21世紀を平和と共生の世紀とすべく、人類の滅亡を防ぐ平和勢力の結集と「人類の生存の力」を強めゆく運動の創造を目的に志を同じくする友と1972年12月2日任意団体『横浜平和運動研究会』を結成しました。
以来、核兵器の廃絶を目指して平和運動を推進する個人や団体とのネットワークを構築し、日常生活の中で核問題、平和問題に関する活動を展開してきました。しかしながら誠に残念なことに、ストックホルム国際平和研究所などの調べによると、地球上には現在2万個近い核兵器が存在し、核兵器の廃絶を訴える被爆者やわれわれの願いはいまだ実現していません。それどころか、インド・パキスタン両国の核保有、米国議会によるCTBT(包括的核実験禁止条約)の批准拒否など、近年は核軍縮の停滞を象徴するような事態ばかりが目に付きます。唯一の被爆国である日本さえ、政治家の間で核保有の道を歩もうとする意見が出ています。
このような核兵器を取り巻く厳しい状況の中でわれわれは核兵器廃絶への行動プランを模索し、その行動の基盤となる思想・哲学を求めて研鑚を続けてきました。この核兵器廃絶という課題には単なる軍縮面にとどまらず、弱肉強食の覇権競争を相互の信頼に基づく人道的競争へと新たな国際関係を構築していく重大な意義がこめられていると考えます。そのためには、NGOのような国家益を超え人類益の実現を目指す団体が発言力を持ち、互いに連携を強めながら、改革に意欲的な政府と共同して新しい国際協調の体制を構築し、国連を強化することが早道と考えます。

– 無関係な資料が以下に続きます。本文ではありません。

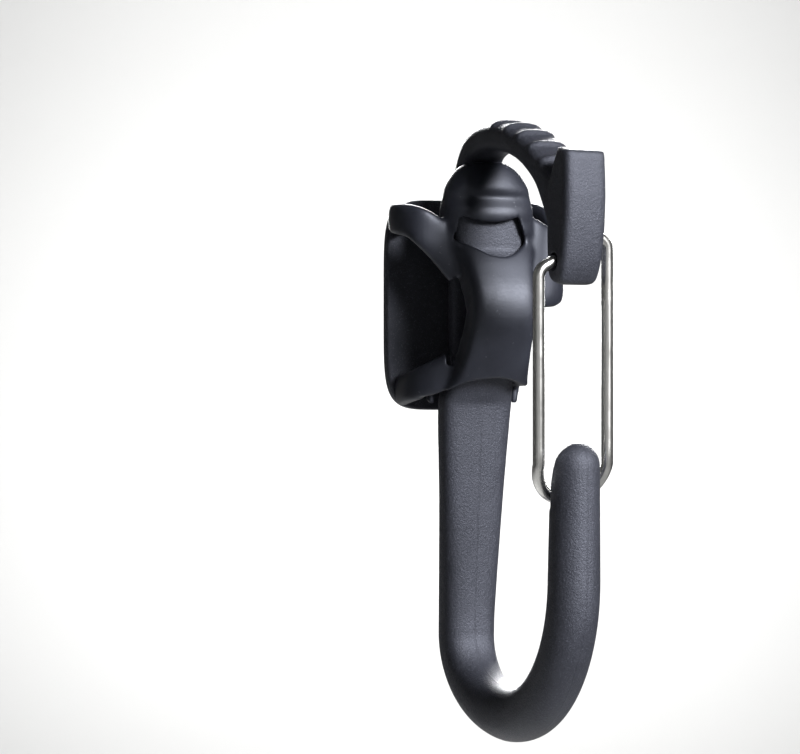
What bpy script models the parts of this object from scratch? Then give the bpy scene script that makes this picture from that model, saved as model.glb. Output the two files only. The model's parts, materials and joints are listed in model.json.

以上の政策をデザインする中で近年われわれの活動を後押ししてくれるような大きな変化が起こりました。
その一つはIT革命であります。インターネットの普及により、いつでも、どこでも、誰にでも地球規模の平和運動に参加することが可能になりました。また、世界の各地で続いている小さな平和運動をインタ-ネットで反核ネットワークとしてつなげ、大きな力とすることも可能になりました。二つ目には、平成11年12月に施行された特定非営利活動促進法の成立です。この法律により市民活動を行う団体が資金なしで比較的容易に法人格を取得できるようになりました。
この二つの大きな環境の変化を契機にいよいよ横浜平和運動研究会はさなぎからチョウへと脱皮する時を迎えました。そして何よりも幸運なことに大空へ羽ばたくための力を歴史の淘汰に耐え脈々と人類史の底流に流れてきたヒューマニズムの中に見出すことができました。それは、近代の「個人主義的ヒューマニズム」や「社会主義的ヒューマニズム」を超克し、一人の人間の生命は大宇宙と一体の広がりをもち、最高に尊貴なものであるとするコスモロジーに立脚した新たなヒューマニズムであります。このヒューマニズムこそ、人種、民族、宗教、国家等の違いを超えた人間としての共通の基盤と考えます。
このたび、この新しき人間主義を基調に、国際協力と平和の推進を図り生命尊厳の世界の構築に寄与することを目的に、ニューヒューマニズム・フォーラム・ヨコハマを設立いたしました。
高等数学で立証された「バタフライ効果」という理論があります。たった一羽のチョウの羽ばたきが海峡の対岸に嵐を起こすことが可能性としてあるという理論です。一人の運動が世界を変えるかもしれません。
志を同じくする方々とニューヒューマニズム・フォーラム・ヨコハマから「核兵器廃絶」への羽ばたきを力強く開始したいと念願しております。